Bringing back Bach

Classical guitarist Michael Poll talks about the inspiration behind his brand new recording of Bach’s lute music arranged for seven-string guitar.

Walking up the steps to Abbey Road Studios in London last month was a huge moment for me: it marked the next stage in a project that has dominated my professional life over the last 18 months.

It began in 2015 when I noticed that the extra notes on a seven-string guitar allowed Bach’s lute music to be played in its original register, as the composer himself would have heard it. After a great deal of scholarly research, I launched a Kickstarter campaign called ‘the Bach Project’ to see whether there was any support for a recording of new arrangements of the music (you can watch the Kickstarter trailer here: https://youtu.be/aKVsTRJ8Qn4). It proved to be a huge success: we raised USD18,278 (€15,500) from backers around the world in just four weeks, and subsequently assembled a top team to record the arrangements at London’s Abbey Road Studios.

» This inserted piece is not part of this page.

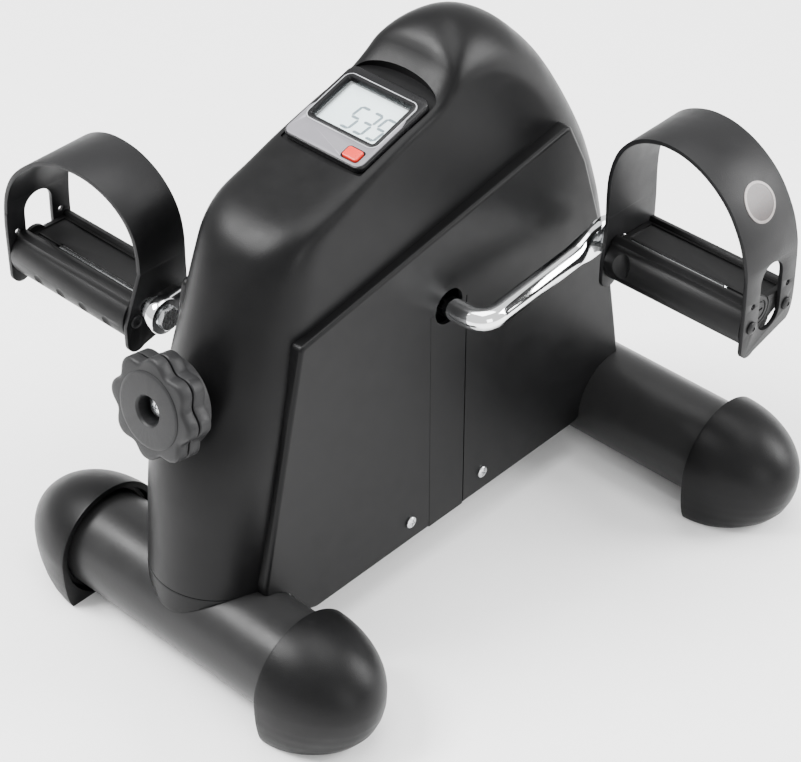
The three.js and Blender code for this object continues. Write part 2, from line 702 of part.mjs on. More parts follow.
function pedalBody() {
  const start = pedalInnerX + strapThickness + gap;
  const end = pedalOuterX - strapThickness - gap;
  const shape = new THREE.Shape();
  shape.moveTo(-8, 9.5);
  shape.absarc(-3, -6, 14.5, THREE.MathUtils.degToRad(110), THREE.MathUtils.degToRad(350), false);
  shape.lineTo(27.5, -2);
  shape.lineTo(27.5, 6.5);
  shape.lineTo(24, 7);
  shape.lineTo(23, 4.5);
  shape.lineTo(-4, 6);
  shape.closePath();
  const bore = rodX(boltRadius + 0.2, start - 1, 152, 0, 0, 24);
  const plugSeat = rodX(9 + gap, end - 3, end + 1, 0, 0, 24);
  const rivetSeats = [-1, 1].map((sign) => {
    const y = strapCentreY + sign * rivetSpread;
    return rodX(2.4, start - 1, end + 1, y, rivetZ, 10);
  });
  return cut(sidePlate(shape, start, end, 14), bore, plugSeat, ...rivetSeats);
}

// Cross-section of a strap in the XZ plane: its arch thickened inwards, with both ends run down to z = -40.
function strapSection(arch) {
  const curve = new THREE.SplineCurve(arch.map(([x, z]) => new THREE.Vector2(x, z)));
  const steps = 30;
  const outer = [new THREE.Vector2(pedalOuterX, -40)];
  const inner = [new THREE.Vector2(pedalOuterX - strapThickness, -40)];
  for (let i = 0; i <= steps; i += 1) {
    const point = curve.getPoint(i / steps);
    const tangent = curve.getTangent(i / steps);
    outer.push(point);
    const inwards = new THREE.Vector2(-tangent.y, tangent.x).multiplyScalar(strapThickness);
    inner.push(point.clone().add(inwards));
  }
  outer.push(new THREE.Vector2(pedalInnerX, -40));
  inner.push(new THREE.Vector2(pedalInnerX + strapThickness, -40));
  return new THREE.Shape([...outer, ...inner.reverse()]);
}

// The strap is one moulded strip: an end plate against each end of the pedal and an arch over the foot,
// narrowed in front towards its inner end.
function pedalStrap({ arch, innerFront }) {
  const depth = 2 * strapHalfWidth;
  const strip = new THREE.ExtrudeGeometry(strapSection(arch), { depth, bevelEnabled: false });
  strip.rotateX(Math.PI / 2).translate(0, strapCentreY + strapHalfWidth, 0);
  const front = strapCentreY - strapHalfWidth;
  const rear = strapCentreY + strapHalfWidth;
  const outline = new THREE.Shape();
  outline.moveTo(front, 100);
  outline.lineTo(front, -16);
  outline.absarc(front + 7, -18, 7, Math.PI, Math.PI * 1.72, false);
  outline.lineTo(rear - 7, -17);
  outline.quadraticCurveTo(rear, -10, rear, 2);
  outline.lineTo(rear, 100);
  outline.closePath();
  const slot = new THREE.Shape();
  slot.moveTo(strapCentreY - 10, -4);
  slot.absarc(strapCentreY, -4, 10, Math.PI, 2 * Math.PI, false);
  slot.absarc(strapCentreY, 20, 10, 0, Math.PI, false);
  slot.closePath();
  const narrowFrom = 24;
  const plan = shapeOf([
    [pedalInnerX - 5, front - 5],
    [pedalOuterX, front - 5],
    [pedalOuterX, front],
    [pedalInnerX - 5, innerFront],
  ]);
  const wedge = new THREE.ExtrudeGeometry(plan, { depth: 90, bevelEnabled: false });
  wedge.translate(0, 0, narrowFrom);
  const notch = shapeOf([[front - 5, -6], [front, -6], [innerFront, narrowFrom], [front - 5, narrowFrom]]);
  const besideSlot = [-1, 1].map((sign) => strapCentreY + sign * rivetSpread);
  const rivetHoles = besideSlot.map((y) => rodX(2.4, 60, 190, y, rivetZ, 8));
  const spareHoles = besideSlot.map((y) => rodX(1.8, pedalMiddleX, 190, y, 9, 8));
  const axle = rodX(boltRadius + 1, 60, 100, 0, 0, 16);
  const trimmed = common(strip, sidePlate(outline, 60, 190, 8));
  const narrowed = cut(trimmed, wedge, sidePlate(notch, 60, 80, 2), sidePlate(slot, pedalMiddleX, 190, 10));
  return cut(narrowed, axle, ...rivetHoles, ...spareHoles);
}

function pedalRivet(outer, sign) {
  const y = strapCentreY + sign * rivetSpread;
  const face = outer ? pedalOuterX : pedalInnerX;
  const out = outer ? 1 : -1;
  const span = (a, b) => [Math.min(face + out * a, face + out * b), Math.max(face + out * a, face + out * b)];
  const [head0, head1] = span(smallGap, 2);
  const [shank0, shank1] = span(-8, 1);
  return join(rodX(3.8, head0, head1, y, rivetZ, 12), rodX(2.1, shank0, shank1, y, rivetZ, 10));
}

function pedalBolt() {
  const head = rodX(7.5, armXAtPedal - 6.4, armXAtPedal - 3 - smallGap, 0, 0, 6);
  return join(head, rodX(boltRadius, armXAtPedal - 5, 150, 0, 0, 20));
}

function pedalNut() {
  const nut = rodX(8, armXAtPedal + 4 + smallGap, armXAtPedal + 9, 0, 0, 6);
  return cut(nut, rodX(boltRadius + smallGap, 50, 80, 0, 0, 20));
}

for (const [side, hand] of sides) {
  const pedal = group();
  pedal.position.set(0, hand * crankLength, axleZ);
  part(`pedal_bolt_${side}`, onSide(pedalBolt(), hand), greySteel(), pedal);
  part(`pedal_nut_${side}`, onSide(pedalNut(), hand), zincSteel(), pedal);
  part(`pedal_body_${side}`, onSide(pedalBody(), hand), softBlack(), pedal);
  part(`pedal_strap_${side}`, onSide(pedalStrap(strapArches[side]), hand), softBlack(), pedal);
  const plug = rodX(9, pedalOuterX - strapThickness - 3, pedalOuterX - strapThickness - gap, 0, 0, 20);
  part(`pedal_plug_${side}`, onSide(plug, hand), softBlack(), pedal);
  for (const [place, sign] of [['front', -1], ['rear', 1]]) {
    part(`strap_rivet_${side}_outer_${place}`, onSide(pedalRivet(true, sign), hand), softBlack(), pedal);
    part(`strap_rivet_${side}_inner_${place}`, onSide(pedalRivet(false, sign), hand), softBlack(), pedal);
  }
}

export default model;
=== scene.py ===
"""Pedal exerciser: the detailed visual model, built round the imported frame. Lengths here are millimetres."""
import json
import math
import bpy
import bmesh
import numpy as np
from mathutils import Matrix, Vector


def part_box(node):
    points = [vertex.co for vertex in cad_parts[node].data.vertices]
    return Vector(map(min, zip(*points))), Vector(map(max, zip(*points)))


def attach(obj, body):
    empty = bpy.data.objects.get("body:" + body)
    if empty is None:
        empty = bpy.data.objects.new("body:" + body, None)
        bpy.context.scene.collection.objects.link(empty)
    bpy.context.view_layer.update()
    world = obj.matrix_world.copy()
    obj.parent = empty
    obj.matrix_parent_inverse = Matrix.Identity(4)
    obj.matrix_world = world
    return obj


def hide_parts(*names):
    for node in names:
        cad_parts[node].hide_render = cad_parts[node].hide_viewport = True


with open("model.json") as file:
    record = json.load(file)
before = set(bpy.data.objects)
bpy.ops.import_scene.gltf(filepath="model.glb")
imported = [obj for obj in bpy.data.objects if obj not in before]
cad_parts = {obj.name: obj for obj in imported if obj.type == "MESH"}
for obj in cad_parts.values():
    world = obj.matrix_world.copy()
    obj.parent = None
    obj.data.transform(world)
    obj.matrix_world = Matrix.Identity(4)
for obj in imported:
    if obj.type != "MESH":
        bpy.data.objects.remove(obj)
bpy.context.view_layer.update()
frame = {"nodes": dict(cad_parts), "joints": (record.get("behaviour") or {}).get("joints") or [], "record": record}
MM = 0.001
SIDES = (("right", 1), ("left", -1))


# ---- places read from the frame
def box_mm(node):
    low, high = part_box(node)
    return np.array(low) / MM, np.array(high) / MM


def joint(name):
    return next(j for j in frame["joints"] if j["name"] == name)


AXLE_Z = joint("crank_spin")["pos_m"][2] / MM
CRANK_LENGTH = joint("right_pedal_spin")["pos_m"][1] / MM
KNOB_SEAT = np.array(joint("knob_turn")["pos_m"]) / MM
KNOB_TILT = math.atan2(joint("knob_turn")["axis"][2], joint("knob_turn")["axis"][1])
COUNTER_SLOPE = math.atan2(joint("button_press")["axis"][1], -joint("button_press")["axis"][2])
tube_low, tube_high = box_mm("front_tube")
TUBE_RADIUS = (tube_high[1] - tube_low[1]) / 2
TUBE_Z = (tube_high[2] + tube_low[2]) / 2
TUBE_Y = -(tube_high[1] + tube_low[1]) / 2
counter_low, counter_high = box_mm("counter_bezel")
COUNTER_CENTRE = (counter_low + counter_high) / 2
PANEL_X = box_mm("slot_cover_right")[1][0]
SEAM_Z = box_mm("front_skirt")[1][2]
SEAM_GAP = 0.5
SHARP_ANGLE = 32


# ---- mesh tools
def mesh_object(name, vertices, faces, sharp=SHARP_ANGLE):
    mesh = bpy.data.meshes.new(name)
    mesh.from_pydata([tuple(float(c) * MM for c in v) for v in vertices], [], faces)
    bm = bmesh.new()
    bm.from_mesh(mesh)
    bmesh.ops.remove_doubles(bm, verts=bm.verts, dist=1e-6)
    bmesh.ops.recalc_face_normals(bm, faces=bm.faces)
    bm.to_mesh(mesh)
    bm.free()
    obj = bpy.data.objects.new(name, mesh)
    bpy.context.scene.collection.objects.link(obj)
    smooth(obj, sharp)
    return obj


def smooth(obj, sharp):
    mesh = obj.data
    mesh.polygons.foreach_set("use_smooth", [True] * len(mesh.polygons))
    mesh.set_sharp_from_angle(angle=math.radians(sharp))
    mesh.update()
    return obj


def bake(obj):
    """Puts the result of the modifiers in place of the mesh."""
    depsgraph = bpy.context.evaluated_depsgraph_get()
    mesh = bpy.data.meshes.new_from_object(obj.evaluated_get(depsgraph))
    obj.modifiers.clear()
    obj.data = mesh
    return obj


def boolean(obj, operation, *tools):
    for tool in tools:
        modifier = obj.modifiers.new(operation, "BOOLEAN")
        modifier.operation = operation
        modifier.solver = "EXACT"
        modifier.object = tool
        smooth(bake(obj), SHARP_ANGLE)
        bpy.data.objects.remove(tool)
    return obj


def cut(obj, *tools):
    return boolean(obj, "DIFFERENCE", *tools)


def join(obj, *tools):
    return boolean(obj, "UNION", *tools)


def common(obj, *tools):
    return boolean(obj, "INTERSECT", *tools)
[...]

The inspiration for the project came from a variety of sources, but particularly the relationship between technology and music – the way that one affects the other, and has done since the days of Bach himself. It is sometimes suggested that great music transcends the limitations of an individual instrument; in my opinion, this could not be further from the truth. Rather, great music is an intimate partnership between composer and instrument that makes great composition transcendent.

Michael Poll
Michael Poll

Bach’s music is no exception to this rule: take his Chaconne from the D Minor Violin Partita. Early in the work Bach runs out of space to expand downwards, having reached the the bottom note of the violin. He artfully changes register, leaping up a seventh, and this leap becomes a compositional motif: an essential part of his rhetorical structure. So it is not just the composition that drives the instrument, it is likewise the instrument driving the composition; the technology leading the artist, and then in turn the artist mastering the technology and using it in the service of creating a masterwork. It’s this kind of ingenious integration of compositional art and musical science that makes a masterpiece.

The impact of technology on music is not limited to the craft itself: in the 18th century, technology catalysed a revolution in how music could be experienced, launching the modern ‘concert’ as we know it. Scholars are quick to draw the connection between the rise in democratic thinking in the enlightenment and a concert-going public. But what is less frequently discussed is the technological shift in the way in which instruments were created, from quiet flat-backed viols and plucked keyboard strings, to the arched and powerful violin, viola, and cello and the nascent fortepiano. These things made public music-making possible. So was it the ideals that drove the art form or the art form that drove the ideals?

This interplay between technology and music continues to change and develop, and has of course driven tectonic shifts in the way we consume music, from record, to 8-track, to tape, CD, and now cloud-based. As we shift back to legal methods of consuming music with the rise of streaming, we must explore ways to make high quality art financially viable. Without innovation in our space, the professional artist could become a relic of the 20th century – or at the very least a job option for only a shrinking number of international mega-stars.

For me, the Bach Project was my own first step towards answering this question. With the project I wanted to accomplish two key things: firstly, to explore Bach’s music in a way that is modern and honours my own artistic vision, while accomplishing something plausible from an historical perspective. Secondly, I wanted to record the music in a way that was usable for an audience outside of the concert hall, appealing to a segment of the population not already consuming classical music regularly.

This latter part means exploring new frontiers in technology including the emerging capacity to place sound in three-dimensional space (using headphones or Dolby Atmos which make this sort of thing possible). It is my hope that by providing a musical experience that is not replicable in a streaming environment, but that is significant and meaningful for a new audience, I might be able to expand the place for this kind of art in the world. Classical music holds universal appeal and has withstood the test of time. There is no reason for it to remain an experience only for specialists.

Michael Poll’s debut album is due for release in December 2017. He will take the music on an international tour in 2018.